Together they’ve created an honest and engaging cartoon,’The Missus, Me And BPD’, that encapsulates what it’s like to live with the condition.
“There is no predicting the days with BPD, there is only learning to cope, to manage, to somehow find the tools that enable you to challenge your distorted thoughts and move forward with hope,” Kate told The Huffington Post UK.
Kate, 47, was diagnosed with BPD in 2008, after being misdiagnosed with chronic depression and anxiety aged 21.
Misdiagnosis is common with BPD. According to Mind Charity, this is because BPD symptoms overlap with many other mental health issues, including bipolar disorder.
BPD causes emotional instability, leading to acute anxiety and mistrust in relationships, among other things. Those affected experience both ‘good’ and ‘bad’ days, but the impact of the condition can affect many areas of life.
We caught up with Kate to find out more about the cartoon, which is featured at the bottom of this article.
Why did you decide to make the cartoon?
“I’m one of the one in four who suffer with a mental health issue. I’m one of the one in twenty who live with a personality disorder. Standing up and saying I’m more than a number, that I and so many like me need understanding, support and treatment is very important to me. Smashing the stigma around mental health and personality disorders is vital.
“I live with and try to manage an illness, nothing more, nothing less. Just because my illness involves my head doesn’t mean I shouldn’t be treated equally by friends, family, the NHS, in the workplace, in education and or in the media.”
How does BPD affect your day-to-day life?
“There is no regular day with BPD. There are good days and bad days. Every day is filled with over thinking and the need to control as I work, play and love and on those good days it takes a monumental effort to keep the paranoia, anxiety, dread, panic, fear, hyper criticism and self loathing at bay.
“On the bad days you slip further into a place where self harm and isolation are logical, where suicide feels a reasonable option and the good days feel totally unreal, like a fleeting moment in a sea of crippling fog.

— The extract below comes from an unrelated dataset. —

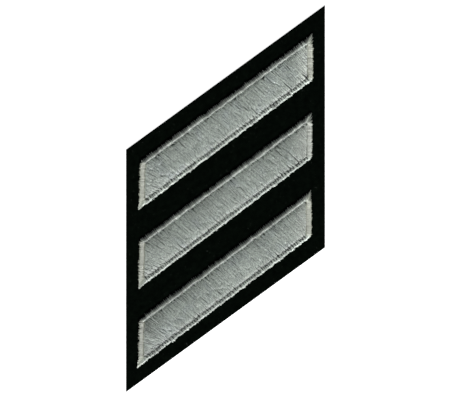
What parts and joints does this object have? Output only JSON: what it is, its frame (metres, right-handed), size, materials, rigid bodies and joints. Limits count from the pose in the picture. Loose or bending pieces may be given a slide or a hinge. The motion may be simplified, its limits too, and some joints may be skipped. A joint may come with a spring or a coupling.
{
  "type": "service stripe",
  "caption": "Slanted black felt sleeve badge with raised diagonal bars embroidered in grey thread, each inside a satin-stitched border.",
  "frame": {"origin": "middle of the felt's flat back, on the surface that it rests on", "axes": "+Z out of the stitched face, +Y up the sleeve along the felt's upright sides, +X across the sleeve to the right of the face"},
  "size_m": [0.0508, 0.0988, 0.0023],
  "materials": {
    "felt": "matte wool felt, cleanly cut",
    "field_thread": "long flat stitches in grey rayon thread with a soft sheen",
    "border_thread": "close satin stitches in pale grey rayon thread"
  },
  "bodies": {
    "root": {"felt_backing": "felt", "field_top": "field_thread", "field_middle": "field_thread", "field_bottom": "field_thread", "border_top": "border_thread", "border_middle": "border_thread", "border_bottom": "border_thread"}
  },
  "joints": []
}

“There is no predicting the days with BPD, there is only learning to cope, to manage, to somehow find the tools that enable you to challenge your distorted thoughts and move forward with hope. Hope that on a good day if I close my eyes and squint real hard I can kind of see coming over the horizon!”
How does BPD affect your relationship with your partner, Queenie?
“BPD affects every aspect of our relationship. The very pillars that you build a relationship on, trust, respect, faith, hope for the future – each are battered by BPD at some point. But we are surviving because of one thing, love.
“It is hard living with BPD – the rages, the sadness, the anxiety, the fight for parity in the NHS, the fear of stigma, the mistrust of others, none make for easy bedfellows but somehow we get through.
“Balancing the roles of carer with that of lover and partner is tough but by learning to truly communicate, by accessing support for both of us as we live with BPD and by laughing and dancing and gardening and wiggling between the dark hours we’re getting there.”
What myths would you like to dispel about BPD?
“Yes I’m difficult, a perfectionist, needing your approval and reassurance, desperate to have some control of the world as I literally try to hold on whilst I live with my heighten states of emotions but stick with me, dig deeper and you’ll find a person whose very emotions, even in their intensity, are good to be around.
“Sure I have BPD but I’m loyal, precise, loving, expressive and you’ll not find a dryer, more cynical sense of humour this side of Bernard Black.”